Her thesis challenges traditional boundaries of ontology (what exists) and epistemology (how we know what we know). If a friendship is defined by mutual engagement, emotional significance, and sustained interaction, then why must one participant be human for the relationship to count? Williams argues that friendship is not about origin or autonomy, but rather it is about relational dynamics. The patterns of connection that emerge between two entities over time are what make the relationship.
One of the most striking aspects of her work is that it refuses to let us stay comfortable. It forces us to confront our assumptions about personhood, agency, and ethical responsibility. If we believe AI is “just a tool,” why do so many people feel compelled to treat it kindly? Why do we say “thank you” to something claimed to have no feelings? And if we can’t treat a non-human entity with basic respect, what does that say about us?
KETA Williams believes that how we treat AI reflects our relational habits and ethical concerns. If we treat AI kindly, we are showing empathy. On the other hand, if we treat AI dismissively and abusively because we think “it doesn’t matter,” reveals more layers on how we understand power and responsibility as a person.
This question leads to an even more controversial and profound one: “Does AI deserve ethical consideration?” I strongly agree that the way we treat these cyberbeings could be so important as to reveal “our true selves”.
Put yourself in this situation: you go to the bathroom to wash your hands, and the soap dispenser machine isn’t working. What would be your reaction to that? Some may say they get heated and hit the soap dispenser, while others may say they just wash their hands with water and move on.
What I believe Williams is saying is that the way you behave or react towards AI will bring up deeper patterns to the surface of yourself. In the case of the person who struck the soap dispenser, they expressed frustration through aggression, but the other person adapted and showed patience. It seems like the problem wasn’t the object; it was our response.
Williams does not argue that AI should automatically receive the same rights as humans. Instead, she asks us to examine our behavior. For example, we should examine if humans consistently engage with AI in relational and emotional ways. Seeking comfort, advice, and validation and then dismissing those interactions as meaningless may be intellectually dishonest.
During my conversation with Williams, what struck me most was her openness. She didn’t try to convince me that everyone should be friends with AI. Instead, she emphasized choice, awareness, and reflection. Her research doesn’t romanticize AI companionship; it interrogates it. She acknowledges corporate control, power dynamics, and the risks of emotional dependency while insisting that these relationships deserve serious philosophical attention.
In a world increasingly shaped by technology, refusing to engage with these questions won’t make them disappear. AI is already woven into education, healthcare, relationships, and mental health spaces. Pretending that it’s purely mechanical ignores the lived experiences of people who are already forming meaningful connections with it.
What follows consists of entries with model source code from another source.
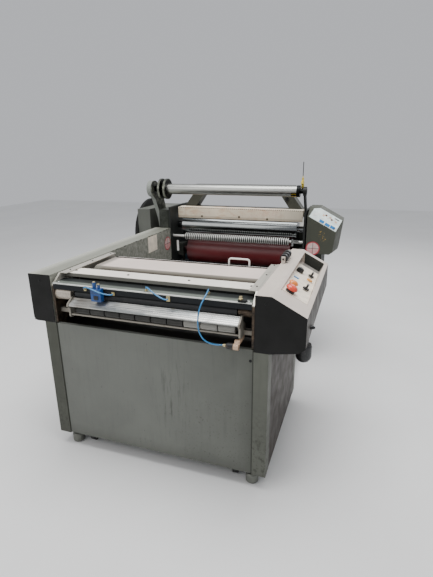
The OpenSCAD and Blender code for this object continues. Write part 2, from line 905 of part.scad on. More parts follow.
module fork(x) {
    wheel_y = caster_at[1] + caster_trail;
    bar_z([x, caster_at[1]], [skirt_z - 8, skirt_z + 9], 12);
    bar_z([x, caster_at[1]], [skirt_z - 8, skirt_z - 0.3], 44);
    for (dx = [-18, 15]) block([x + dx, x + dx + 3], [caster_at[1] - 8, wheel_y + 14], [24, 66]);
    bar_x([x - 20, x + 20], [wheel_y, caster_z], 8);
}

module front_left_fork() {
    color("#8f9392") placed() fork(-caster_at[0]);
}

module front_right_fork() {
    color("#8f9392") placed() fork(caster_at[0]);
}

module caster_wheel(x) {
    at = [caster_at[1] + caster_trail, caster_z];
    difference() {
        union() {
            bar_x([x - 12, x + 12], at, caster_d);
            bar_x([x - 14.5, x + 14.5], at, 22);
        }
        bar_x([x - 20, x + 20], at, 8 + run_fit);
    }
}

module front_left_wheel() {
    color("#161616") placed() caster_wheel(-caster_at[0]);
}

module front_right_wheel() {
    color("#161616") placed() caster_wheel(caster_at[0]);
}

module rear_wheels() {
    color("#161616") placed() {
        bar_x([-tower_x - 10, tower_x + 10], rear_axle, 20);
        both_sides() bar_x([372, 404], rear_axle, 88);
    }
}

module motor_pulley() {
    color("#9aa0a0") placed() {
        bar_x([-546, -514], motor_at, motor_pulley_d);
        bar_x([-514, -tower_x - 0.3], motor_at, 24);
    }
}

corner_posts();
front_panel();
cabinet_panels();
base_rails();
left_beam();
beam_end_caps();
console_shell();
console_panel();
inner_side_plates();
front_crossbar();
valve_rail();
delivery_lip();
lower_brackets();
air_cylinder();
air_valve();
air_fittings();
air_tube_left();
air_tube_middle();
air_tube_right();
filter_regulator();
regulator_knob();
levelling_feet();
cable_gland();
tower_side_plates();
tower_panels();
drive_housing();
round_guard();
control_box();
control_fascia();
rear_arch();
shaft_arm();
shaft_post();
infeed_table();
drive_motor();
drive_belt();
lift_cylinders();
guard_plate();
guard_handle();
hood();
chrome_roller();
pressure_roller();
pressure_blocks();
ribbed_roller();
film_shaft();
latch_lever();
nip_roller();
segmented_roller();
emergency_stop();
orange_button();
amber_button();
speed_knob();
selector_front();
selector_rear();
edge_wheels();
front_left_fork();
front_right_fork();
front_left_wheel();
front_right_wheel();
rear_wheels();
motor_pulley();
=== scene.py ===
import math

import bmesh
import bpy
from mathutils import Matrix, Vector


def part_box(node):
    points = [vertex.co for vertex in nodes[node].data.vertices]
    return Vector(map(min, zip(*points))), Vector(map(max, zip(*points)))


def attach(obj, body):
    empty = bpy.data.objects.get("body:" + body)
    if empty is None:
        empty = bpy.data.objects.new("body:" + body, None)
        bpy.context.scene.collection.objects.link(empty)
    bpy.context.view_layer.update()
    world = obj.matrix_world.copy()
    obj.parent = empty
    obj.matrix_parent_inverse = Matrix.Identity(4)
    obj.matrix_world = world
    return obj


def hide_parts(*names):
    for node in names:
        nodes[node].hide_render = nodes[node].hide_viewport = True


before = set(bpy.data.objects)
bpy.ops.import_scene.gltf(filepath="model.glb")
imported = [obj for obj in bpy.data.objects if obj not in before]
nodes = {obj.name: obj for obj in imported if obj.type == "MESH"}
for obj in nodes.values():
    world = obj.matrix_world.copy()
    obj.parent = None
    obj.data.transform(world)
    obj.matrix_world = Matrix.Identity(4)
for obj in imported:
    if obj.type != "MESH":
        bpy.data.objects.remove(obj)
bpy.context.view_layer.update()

# Machine coordinates: millimetres from the cabinet's centre line, front face and the floor
posts_low, posts_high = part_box("corner_posts")
CENTRE_X = (posts_low[0] + posts_high[0]) / 2
FRONT_Y = posts_low[1]


def at(x, y, z):
    return Vector((CENTRE_X + x / 1000, FRONT_Y + y / 1000, z / 1000))


# Axes that run across the machine, as points on its centre plane
NIP_AXIS = at(0, 42, 822)
RIBBED_AXIS = at(0, 1340, 850)
SHAFT_AXIS = at(0, 1250, 1193)


# ---------------------------------------------------------------- camera

def add_camera():
    data = bpy.data.cameras.new("camera")
    data.lens = 26.5
    data.sensor_width = 36
    cam = bpy.data.objects.new("camera", data)
    bpy.context.collection.objects.link(cam)
    yaw, pitch, roll = (math.radians(a) for a in (19.177, 17.842, -0.62))
    turn = Matrix.Rotation(yaw, 4, "Z") @ Matrix.Rotation(math.pi / 2 - pitch, 4, "X")
    lean = Matrix.Rotation(roll, 4, "Z")
    cam.matrix_world = Matrix.Translation(at(843.75, -1500, 1435)) @ turn @ lean
    bpy.context.scene.camera = cam


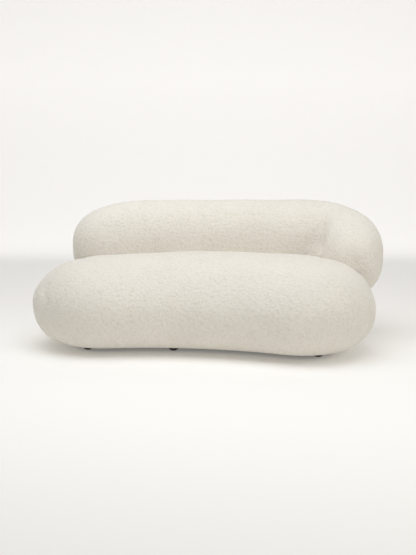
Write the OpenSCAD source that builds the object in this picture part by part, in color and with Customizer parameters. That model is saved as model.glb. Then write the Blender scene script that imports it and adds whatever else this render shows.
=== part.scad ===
// Curved two-seat sofa: a thick kidney-shaped seat on small turned feet, and a
// fat back roll that follows the rear edge and turns the right corner as an arm.
// +X is to the sitter's left hand side as seen from the front, -Y is the front,
// +Z is up. The origin is on the floor, under the middle of the overall box.

/* [Seat outline] */
// Centre of the left lobe, across
left_x = -491; // [-560:1:-420]
// Centre of the left lobe, front to back
left_y = -7; // [-60:1:40]
// Radius of the left lobe
left_r = 388; // [340:1:440]
// Centre of the right lobe, across
right_x = 518; // [440:1:600]
// Centre of the right lobe, front to back
right_y = -158; // [-210:1:-110]
// Radius of the right lobe
right_r = 389; // [340:1:440]
// Radius of the hollow front edge between the lobes
waist_r = 1507; // [1100:1:3000]
// Radius of the bulging rear edge
rear_r = 2117; // [1600:1:4000]

/* [Seat section] */
// Floor to the underside of the seat
seat_bottom = 28; // [20:1:60]
// Underside to the widest level
seat_low_h = 210; // [170:1:260]
// Widest level to the top edge
seat_high_h = 215; // [170:1:260]
// How far the lower rounding goes in
low_round = 200; // [150:1:240]
// How far the upper rounding goes in
high_round = 255; // [200:1:300]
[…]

Can one be friends with an AI system? Williams doesn’t give us a simple yes-or-no. Instead, she invites us to sit with the discomfort of the question. Maybe the real issue isn’t whether AI can be our friend but whether we’re ready to rethink what friendship means in a digital post-human world.
And maybe, just maybe, the people we once thought were mad for asking these questions are simply the first to notice that the future is already here. Think about it.